5. Performance Optimization

Efficient Polling Strategies:

def adaptive_polling(job_id, initial_interval=1, max_interval=30):
    """Adapt polling frequency based on job progress."""
    import time

    last_progress = 0
    interval = initial_interval

    while True:
        response = requests.get(f'http://localhost:8000/api/v1/jobs/status/{job_id}')
        job_status = response.json()

        current_progress = job_status['progress']

        # If progress changed significantly, reset to faster polling
        if current_progress - last_progress > 5:  # 5% progress change
            interval = max(initial_interval, interval / 2)
        else:
            # Gradually slow down polling
            interval = min(interval * 1.2, max_interval)

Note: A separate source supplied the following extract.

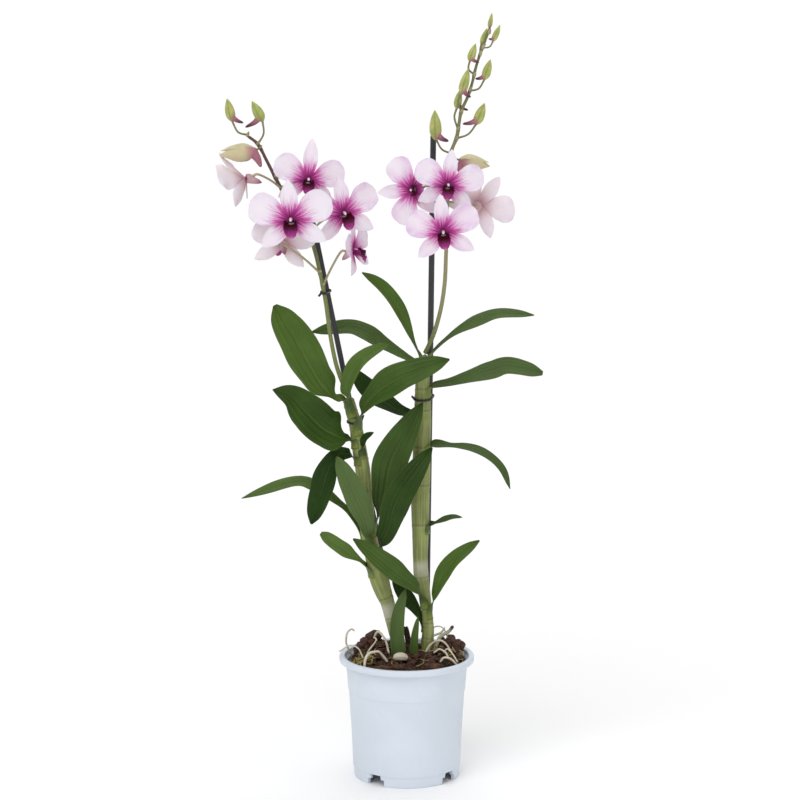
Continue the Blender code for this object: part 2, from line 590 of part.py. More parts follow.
def build_bloom(name, row, white, magenta):
    """Three sepals, two broad petals, a spur and a column in one piece, and the lip in another."""
    centre, right, up, front, tilt, size = bloom_frame(row)
    core_path = centre + front * np.array((-6.4, -4.6, -1.6, 1.2, 6.4))[:, None] * size
    core = add_object(name, *tube(core_path, np.array((1.6, 3.6, CORE, 2.4, 1.5)) * size, 6), white)
    petal_shape = ((0, 0.3, 0.62, 0.86, 1.0), (0.20, 0.66, 1.0, 0.84, 0.22))
    sepal_shape = ((0, 0.3, 0.6, 0.84, 1.0), (0.42, 0.9, 0.94, 0.56, 0.06))
    blades = []
    for part, angle, (length, width), shape, cup in (
        ("top", 0, TOP_SEPAL, sepal_shape, 0.4),
        ("petal_r", PETAL_ANGLE, PETAL, petal_shape, 0.25),
        ("petal_l", -PETAL_ANGLE, PETAL, petal_shape, 0.25),
        ("side_r", SEPAL_ANGLE, SIDE_SEPAL, sepal_shape, 0.35),
        ("side_l", -SEPAL_ANGLE, SIDE_SEPAL, sepal_shape, 0.35),
    ):
        lift = {"top": 0.1, "petal_r": 1.0, "petal_l": 1.15, "side_r": -0.15, "side_l": -0.3}[part] * size
        solid = tepal(centre + front * lift, right, up, front, tilt, size, angle, length, width, *shape, cup)
        blades.append(add_object(name + part, *solid, None))
    heel = SPUR_HANGING if front[1] < -0.5 else SPUR_SWEPT
    spur = np.array([centre - front * back * size - up * down * size for back, down in heel])
    blades.append(add_object(name + "spur", *tube(spur, np.array((3.2, 2.4, 0.8)) * size, 5), None))
    boolean(core, blades, "UNION")
    if tilt > 0.4:
        size = size * 0.5
        centre = centre + front * 4.5
    local = np.array(((4.6, 3.2), (5.0, 5.6), (5.8, 8.6), (8.2, 11.2), (11.4, 12.4), (13.8, 12.6)))
    spine = np.array([centre - up * a * size + front * b * size for a, b in local])
    half = np.array((6.6, 8.6, 9.0, 6.2, 4.6, 0.8)) * size
    angle = np.array((1.5, 1.75, 1.5, 0.9, 0.4, 0.25))
    upper = unit(np.tile(up, (6, 1)) + front * np.array((0, 0, 0.2, 0.9, 1.6, 2.0))[:, None])
    return add_object(name + "_lip", *strip(spine, upper, half, angle, 0.8), magenta)


def build_spray(name, rows, buds, blooms, surface, top=None):
    """A flower stem with the pedicels of its blooms, and its buds on theirs, in one piece."""
    rows = np.asarray(rows, float)
    stem = add_object(name, *tube(rows[:, :3], rows[:, 3], 6), surface)
    parts = []
    for n, (path, tip, radius, spur) in enumerate(buds):
        path = np.asarray(path, float)
        tip = np.asarray(tip, float)
        line = curve(path, (0, 0.35, 0.7, 1.0))
        parts.append(add_object("%s_p%d" % (name, n), *tube(line, (0.8, 0.75, 0.75, 0.9), 4), None))
        base = path[-1]
        axis = tip - base
        steps = np.array((-0.04, 0.14, 0.4, 0.72, 1.0))
        body = base + axis * steps[:, None]
        egg = tube(body, np.array((0.3, 0.8, 1.0, 0.66, 0.1)) * radius, 5)
        parts.append(add_object("%s_b%d" % (name, n), *egg, None))
        heel = base + axis * 0.22
        line = np.array((heel, 0.55 * heel + 0.45 * np.asarray(spur, float), spur))
        horn = tube(line, (0.62 * radius, 0.42 * radius, 0.6), 4)
        parts.append(add_object("%s_s%d" % (name, n), *horn, None))
    for n, row in enumerate(blooms):
        centre, right, up, front, tilt, size = bloom_frame(row)
        start = np.array(row[5], float)
        back = centre - front * (6.4 * size + GAP + 0.1)
        behind = back - front * 5.0
        middle = 0.5 * (start + behind) + np.array((0, 0, 1.5))
        line = curve((start, middle, behind, back), (0, 0.25, 0.5, 0.75, 0.9, 1.0))
        stalk = tube(line, (1.0, 0.95, 0.95, 1.0, 1.1, 1.2), 4)
        parts.append(add_object("%s_f%d" % (name, n), *stalk, None))
    if top is not None:
        low, high, radius = np.array(top[0], float), np.array(top[1], float), top[2]
        body = low + (high - low) * np.array((0, 0.25, 0.55, 0.8, 1.0))[:, None]
        egg = tube(body, np.array((0.5, 0.9, 1.0, 0.6, 0.15)) * radius, 6)
        parts.append(add_object(name + "_top", *egg, None))
    return boolean(stem, parts, "UNION")


def build_tie(name, first, first_radius, second, second_radius, height, surface):
    """A flat band drawn round a cane or stem and its stake."""
    first = np.asarray(first, float)
    second = np.asarray(second, float)
    between = second - first
    distance = np.linalg.norm(between)
    bearing = math.atan2(between[1], between[0])
    spread = math.acos((first_radius - second_radius) / distance)
    loops = []
    for extra in (GAP + 0.25, GAP + 0.25 + TIE_THICK):
        far = np.linspace(bearing - spread, bearing + spread, 7)
        near = np.linspace(bearing + spread, bearing + 2 * math.pi - spread, 9)
        reach = (second_radius + extra) / math.cos(spread / 6)
        outer = second + reach * np.column_stack((np.cos(far), np.sin(far)))
        reach = (first_radius + extra) / math.cos(math.pi / 12)
        inner = first + reach * np.column_stack((np.cos(near), np.sin(near)))
        loops.append(np.vstack((outer, inner)))
    count = len(loops[0])
    low, high = height - TIE_HEIGHT / 2, height + TIE_HEIGHT / 2
    corners = ((loops[0], low), (loops[1], low), (loops[1], high), (loops[0], high))
    points = np.vstack([np.column_stack((loop, np.full(count, z))) for loop, z in corners])
    faces = []
    for ring in range(4):
        other = (ring + 1) % 4
        for i in range(count):
            k = (i + 1) % count
            a, b = ring * count + i, ring * count + k
            c, d = other * count + k, other * count + i
            faces += [(a, c, b), (a, d, c)]
    return add_object(name, points, np.array(faces)[:, ::-1], surface)


def main():
    clear_scene()
    rng = np.random.default_rng(7)
    plastic_white = material("pot_plastic", (0.80, 0.85, 0.90), 0.45)
    plastic_black = material("stake_plastic", (0.03, 0.03, 0.035), 0.4)
    bark_brown = material("bark", (0.10, 0.045, 0.025), 0.9)
    cane_green = material("cane", (0.33, 0.38, 0.10), 0.5)
    leaf_green = material("leaf", (0.05, 0.14, 0.025), 0.4)
    stem_green = material("flower_stem", (0.24, 0.27, 0.09), 0.5)
    tepal_white = material("tepal", (0.88, 0.72, 0.86), 0.55)
    lip_magenta = material("lip", (0.30, 0.01, 0.13), 0.5)
    root_pale = material("root", (0.66, 0.60, 0.46), 0.8)

    canes = {"left": CANE_LEFT, "right": CANE_RIGHT}
    build_pot(plastic_white)

    holes = []
    for name, rows in canes.items():
        rows = np.asarray(rows, float)[:4]
        rows[0, 2] -= GAP
        path = rows[:, :3]
        holes.append(hole("hole_" + name, path, rows[:, 3] + GAP + 0.1, CANE_SIDES))
    for n, (low, high, radius) in enumerate((STAKE_LEFT, STAKE_RIGHT)):
        low, high = np.array(low, float), np.array(high, float)
        step = unit(high - low)
        holes.append(hole("hole_stake_%d" % n, (low - step * GAP, low + step * 80), (radius + GAP,) * 2, 8))
    for name, (path, width, facing) in SHOOTS.items():
        line = curve(path, np.linspace(0, 0.75, 5))
        line[0] -= np.array((0, 0, GAP + 0.2))
        line[:, 1] -= 0.35 * width
        holes.append(hole("hole_" + name, line, (1.12 * width + 0.5,) * 5, 10))
    for name, (path, radius) in ROOTS.items():
        line = curve(path, np.linspace(0, 1, 7))
        first, last = np.array(path[0], float), np.array(path[-1], float)
        line[0] = first + unit(first - line[1]) * 0.6
        line[-1] = last + unit(last - line[-2]) * 0.6
        holes.append(hole("hole_" + name, line, (1.15 * radius + 0.6,) * 7, 6))
    build_bark(bark_brown, rng, holes)

    build_cane("cane_left", CANE_LEFT, cane_green)
    build_cane("cane_right", CANE_RIGHT, cane_green)
    for name, (low, high, radius) in (("stake_left", STAKE_LEFT), ("stake_right", STAKE_RIGHT)):
        add_object(name, *tube((low, high), (radius, radius), 8), plastic_black)
    for name, row in LEAVES.items():
        build_leaf(name, row, canes, leaf_green)
    for name, row in SHOOTS.items():
        build_shoot(name, row, leaf_green)
    for name, (path, radius) in ROOTS.items():
        line = curve(path, np.linspace(0, 1, 7))
        add_object(name, *tube(line, (radius,) * 7, 6), root_pale)

    left = [row for name, row in BLOOMS.items() if "left" in name]
    right = [row for name, row in BLOOMS.items() if "right" in name]
    build_spray("flower_stem_left", STEM_LEFT, BUDS_LEFT, left, stem_green)
    build_spray("flower_stem_right", STEM_RIGHT, BUDS_RIGHT, right, stem_green, BUD_TOP)
    for name, row in BLOOMS.items():
        build_bloom(name, row, tepal_white, lip_magenta)

    for name, rows, stake, height in (
        ("tie_left", CANE_LEFT, STAKE_LEFT, 320.2),
        ("tie_right", CANE_RIGHT, STAKE_RIGHT, 340.6),
        ("tie_stem", STEM_LEFT, STAKE_LEFT, 435.5),
    ):
        x, y, radius = cane_at(rows, height)
        low, high = np.array(stake[0], float), np.array(stake[1], float)
        share = (height - low[2]) / (high[2] - low[2])
        spot = low + (high - low) * share
        build_tie(name, (x, y), radius + 0.3, spot[:2], stake[2] + 0.3, height, plastic_black)


main()
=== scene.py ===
"""A dendrobium orchid in a plain nursery pot, dressed piece by piece round its packed solids."""

import math

import bpy
import numpy as np
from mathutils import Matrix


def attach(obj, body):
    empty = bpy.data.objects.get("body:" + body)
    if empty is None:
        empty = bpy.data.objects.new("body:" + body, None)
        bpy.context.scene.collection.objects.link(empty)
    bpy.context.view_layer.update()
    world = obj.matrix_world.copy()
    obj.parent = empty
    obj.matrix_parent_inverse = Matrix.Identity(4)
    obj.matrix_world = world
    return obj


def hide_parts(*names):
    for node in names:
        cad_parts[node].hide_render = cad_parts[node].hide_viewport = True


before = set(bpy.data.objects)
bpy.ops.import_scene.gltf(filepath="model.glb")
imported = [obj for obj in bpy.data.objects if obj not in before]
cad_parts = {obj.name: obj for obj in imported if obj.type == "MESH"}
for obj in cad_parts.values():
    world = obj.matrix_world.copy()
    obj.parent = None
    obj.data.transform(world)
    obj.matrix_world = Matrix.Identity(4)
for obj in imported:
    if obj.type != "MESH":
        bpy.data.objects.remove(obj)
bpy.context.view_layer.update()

bl_info = {
    "name": "Potted Dendrobium",
    "version": (1, 0, 0),
    "blender": (4, 5, 0),
    "location": "3D View > Sidebar > Orchid",
    "description": "Builds a potted dendrobium orchid from surfaces worked out by formula",
    "category": "Add Mesh",
}

# The tables below are in millimetres, measured from the pot's axis at its foot
MM = 0.001
POT_AXIS = np.array((21.5, 1.0, 0.0))
TURN = 2 * math.pi

# Notches of the pot's foot: where they stand, in degrees from the front, their half width at the
# foot and at the neck, the height of the step between the two, and the height of the whole
NOTCH_ANGLES = (-36.5, 53.5, 143.5, 233.5)
NOTCH_HALF = 8.6
NOTCH_NECK = 5.4
NOTCH_STEP = 5.6
NOTCH_HEIGHT = 9.5

# Pot: where the foot ring ends, the upper and the under side of the floor, the step in the wall,
# the number of points round it, and which points of its outline the notches squeeze
FOOT_RISE = 10.6
FLOOR_HEIGHT = 12.0
FLOOR_UNDER = 10.2
STEP_HEIGHT = 79.5
POT_STEPS = 720
FOOT_POINTS = slice(3, 17)

# Canes: axis x, y, height and radius, then the heights of the nodes
CANES = {
    "left": (
        (-5, 0, 60, 5.6), (-6, 0, 112, 5.6), (-10, 0, 128, 5.4), (-14, 0, 144, 5.6), (-17, 0, 157, 6.2),
        (-21, -1, 168, 7.4), (-25, -2, 180, 7.9), (-28, -3, 194, 7.6), (-31, -4, 206, 7.2),
        (-34, -5, 222, 7.0), (-36, -5, 240, 6.8), (-37, -4, 260, 6.6), (-39, -2, 280, 6.4),
        (-42, 0, 298, 6.2), (-45, 3, 316, 5.6), (-49, 4, 332, 5.0), (-51, 4, 343, 3.6),
    ),
    "right": (
        (18, 5, 60, 5.6), (18, 5, 112, 5.6), (19, 5, 130, 5.2), (18, 5, 148, 4.6), (16, 5, 162, 5.2),
        (13, 5, 178, 6.4), (12, 5, 196, 6.4), (12, 5, 212, 6.9), (12, 5, 230, 7.6), (12, 5, 252, 8.0),
        (13, 5, 276, 7.8), (13, 5, 298, 7.6), (14, 5, 320, 7.4), (14, 5, 340, 7.0), (14, 5, 356, 6.2),
        (15, 5, 370, 4.8), (16, 5, 380, 3.2),
    ),
}
CANE_NODES = {
    "left": (126, 142, 161, 209, 229, 258, 287, 302, 314, 329, 339),
    "right": (122, 136, 149, 178, 226, 262, 296, 329, 348, 367, 377),
}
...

        print(f"Progress: {current_progress:.1f}% - Next check in {interval:.1f}s")

        if job_status['status'] in ['completed', 'failed', 'cancelled']:
            return job_status

        time.sleep(interval)
        last_progress = current_progress

Connection Pooling for High-Frequency Monitoring:

import requests
from requests.adapters import HTTPAdapter
from urllib3.util.retry import Retry

def create_resilient_session():
    """Create HTTP session with connection pooling and retries."""
    session = requests.Session()

    # Configure retries
    retry_strategy = Retry(
        total=3,
        backoff_factor=0.5,
        status_forcelist=[429, 500, 502, 503, 504]
    )

    # Configure adapter with connection pooling
    adapter = HTTPAdapter(
        max_retries=retry_strategy,
        pool_connections=10,
        pool_maxsize=20
    )

    session.mount("http://", adapter)
    session.mount("https://", adapter)

    return session

# Use resilient session for monitoring
session = create_resilient_session()
response = session.get(f'http://localhost:8000/api/v1/jobs/status/{job_id}')

This API provides comprehensive job monitoring and management capabilities essential for tracking long-running background operations in the Compileo system.